What is the role of Coventry in reconciliation?

I think one of the things that the Cathedral needs to realise is that while it may have occupied the unique position post-1940 and in the post-war world, it is no longer unique, and to a degree it has actually been overtaken by many initiatives,and so the Cathedral needs to hold itself a little bit more modestly than maybe it has done in the past. It is a great story, it is a powerful story, it had it`s time and place, but it’s not the only one now and it s not the only powerful story out there, so it needs to ask itself what can it therefore bring to the game because its story is no longer sufficient to carry it. To me that has to be about quality, it has to be about raising our game in terms of facilities in which we host people, because I do still think there’s a powerful narrative in the building, from the ruins to the new Cathedral, and it is amazing how people bring all of their conflicts with them when they come on pilgrimage to that space and walk through; people who have now made Coventry their home come and bring their pain and their story and their narrative and their journeys of reconciliation, and they hold them there and they begin to make their story part of our story as a city.This was brought home to me by one of the first things that I did when I came here was to go to an exhibition of art by recently arrived refugees, and probably seven out of ten art pieces the Cathedral ruins appeared in, and we asked why, and people said that was where we went on our worst days when we first arrived, to be able to sit there at lunch time in a holy place and reflect. Maybe that’s how we can build peace, and we can make that message go home and I think we need to create the space for that.
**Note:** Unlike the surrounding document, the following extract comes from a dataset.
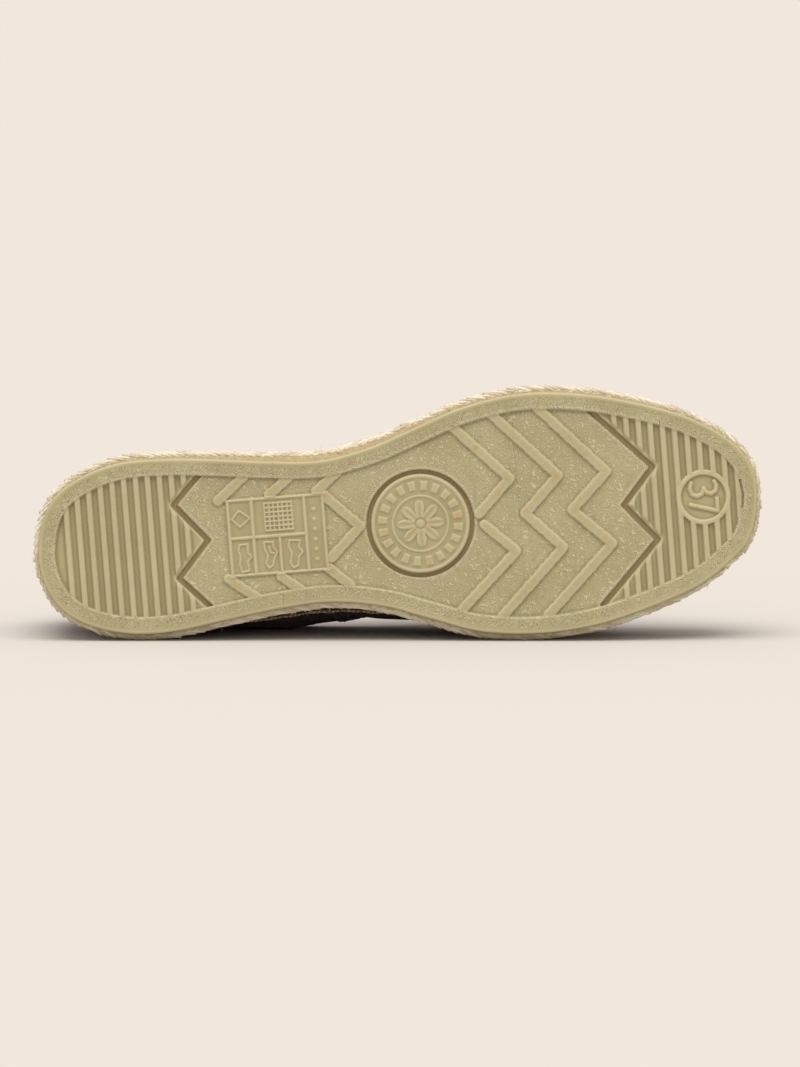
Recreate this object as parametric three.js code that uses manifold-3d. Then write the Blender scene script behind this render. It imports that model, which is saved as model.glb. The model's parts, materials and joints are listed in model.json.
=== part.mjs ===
// A rope-soled canvas slip-on shoe, left foot, size 37, lying empty on its outer side.
// Millimetres. The shoe is drawn standing: toe towards +X, the outer side of the foot towards +Y, up is +Z,
// with the rubber's ground plane at z = 0 and its heel end at x = 0. The group at the end lays it down.
import * as THREE from "three";
import { mergeVertices } from "three/addons/utils/BufferGeometryUtils.js";
import { ConvexHull } from "three/addons/math/ConvexHull.js";
import Module from "manifold-3d";

const wasm = await Module();
wasm.setup();

// Driving sizes of the sole
const SOLE_LENGTH = 246;
const BALL_WIDTH = 82;
const RUBBER_THICKNESS = 4.6;
const ROPE_THICKNESS = 14.4;
const ROPE_COURSES = 2;
const ROPE_OVERHANG = 2.5;
const WAIST_OVERHANG = 1.3;
const ROPE_BULGE = 1;
const ROPE_TAPER = 1.5;
const TOE_SPRING = 5.5;
const TOUCHING_GAP = 0.3;

// Driving sizes of the upper
const WALL = 1.6;
const SEAM_STEP = 0.6;
const HEM_WIDTH = 7;
const HEEL_HEIGHT = 55;
const INSTEP_HEIGHT = 54;
const FEATHER_OFFSET = 0.8;
const INSOLE_THICKNESS = 2.4;
const INSOLE_CLEARANCE = 0.7;

// Driving sizes of the tread
const RIM_WIDTH = 5.8;
const TREAD_DEPTH = 1.2;
const GROOVE_DEPTH = 2.2;
const GROOVE_WIDTH = 1.9;
const RELIEF_DROP = 0.15;
const ROOT_DEPTH = 0.5;
const RIB_WIDTH = 1.8;
const RIB_PITCH = 4.06;
const HEEL_RIBS = 11;
const TOE_RIBS = 11;
const RIB_CLEARANCE = 1.1;
const BAR_WIDTH = 3.2;
const BADGE_RADIUS = 16.8;
const BADGE_GROOVE = 1.6;
const SIZE_RING_RADIUS = 8.5;
const SIZE_RING_WIDTH = 1.8;
const LABEL_LINE = 1;
const ROUND_SIDES = 40;

// Materials' densities in kg per litre, for the place of the shoe's centre of mass
const RUBBER_DENSITY = 1.15;
const ROPE_DENSITY = 0.5;
const CANVAS_DENSITY = 0.55;
const FELT_DENSITY = 0.3;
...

Can you share with us a story from your time as Canon for Reconciliation?

The stories that have most affected me have been about how Germany has dealt with its past and its pain.In the Olympics of how to deal with the past they have the gold medal!The president by constitutional right make a speech each year about the past and how they continue to deal with it, and two stories have deeply touched me from that. One is right[back] to the Nazi past, presenting the Cross of Nails to the chaplaincy at the Dachau Concentration Camp; once staying at the convent at the border of the camp overnight for two nights, and I was in the guest house on my own for one of them. It was really quite a deeply deeply profound experience, and scary is a too silly a word to use, it was just haunting to be at the edge of that place and then to hear of a Catholic priest who was in the camp for being a Catholic priest, who got ill-treated and tortured like others - solitary confinement. When they were liberated he chose to stay on to be the priest to the SS guards that were kept there in prison, and then when the camp was used to house refugees from Eastern Germany and what is now Poland, who were coming to the West, he stayed on to be their priest and was the main advocate for the opening of the camp as a place of memorial, which was opposed by the Bavarian government and so on and it took a lot of lobbying and advocacy. I need to be careful with this story because given where I come from I can see it could be a bit of an anti-Catholic story but effectively the Bavarian state government put pressure on the Archbishop of Munich to silence him and he wouldn’t be silenced, so the rumour was spread that he was in the camp not because he was a Catholic priest but because he was gay, because Dachau was the big camp where the LGB community were held,and on the day that Dachau was declared it would be a memorial site he went up into the mountains and hung himself. And that just blew me away that story.

What are your thoughts on the role of religion in reconciliation?

I think our capacity to understand the role of religion in conflict has diminished in the western part of the world. Partly because so many policy makers and people who are responding to conflict struggle to have a visceral understanding of how religion impacts people`s lives, that it`s not just a hobby, that it`s not just on Sunday, it`s not just a private belief system, but it is how you view life, it is a world view, and we forget that not that long ago the dominant world view for most people was religious within which political and economic and other cultural factors in their world view fitted. Has religion been the cause of conflict? Most of the conflicts that we look at the primary cause has been political, has been about territory, has been about resources, and it’s been about cultural tribal animosity but because religion was the lens through which we saw so many of those things, religion then gives a language for the conflicts. That’s why religion gets a bad time but I do believe that in the core of faith communities is the resource for building peace in our world ,the sense of accountability in faith communities beyond this life; it`s not just mumbo-jumbo ‘big man with a beard in the sky’, it`s actually saying that there is a point to final accountability. People sometimes push back against religion and say ‘so that lets you off the hook’; well actually it doesn’t - it`s quite terrifying to think that beyond the bounds of life and death there`s another place of account where everything will be open and justice will be completed. You can put it in the way that Martin Luther King did, “The arc of the universe bends towards justice” and I believe that very strongly, that the place of reconciliation which is represented by the cross which we talked about earlier in the cross of nails is that place where in the words of John Paul Lederach truth and mercy, peace and justice embrace, kiss one another, you know the cross brings all of those four things together and creates the space that we call reconciliation; and I think there will come a time when the truth will be unveiled for all to see that justice will be declared, but that both will be tempered by mercy and by the peace of God overruling all things. The challenge for us now as a religious community is to live in the light of that, and how we engage with the world of conflict around us, and therefore to be a resource for peace.

How important is World War Two in Coventry’s work in reconciliation today?

For the British people World War Two is the defining myth of the modern nation, particularly the Blitz - you see it in popular culture, we keep going back to it partially because as some commentators have observed the last big war was the last good war when it looked very clear, and there’s truth in that. There was a clear moral as well as mortal danger, and a political danger, to our liberties and it needed to be resisted; that narrative around World War Two has also blinded the British people to the true nature as to what was going on in that war.If our empire hadn’t fallen with us fighting a more open resistance to liberation movements then we might have been more aware of our sins in relation to colonialism. That the empire fell on the back of a war where we were fighting a good cause against a tyrannical regime it somehow covered over the sin, and therefore we`ve allowed the defeat of Hitler to almost define the war in a European context without seeing it in a global context, which was the collapse of European colonialism.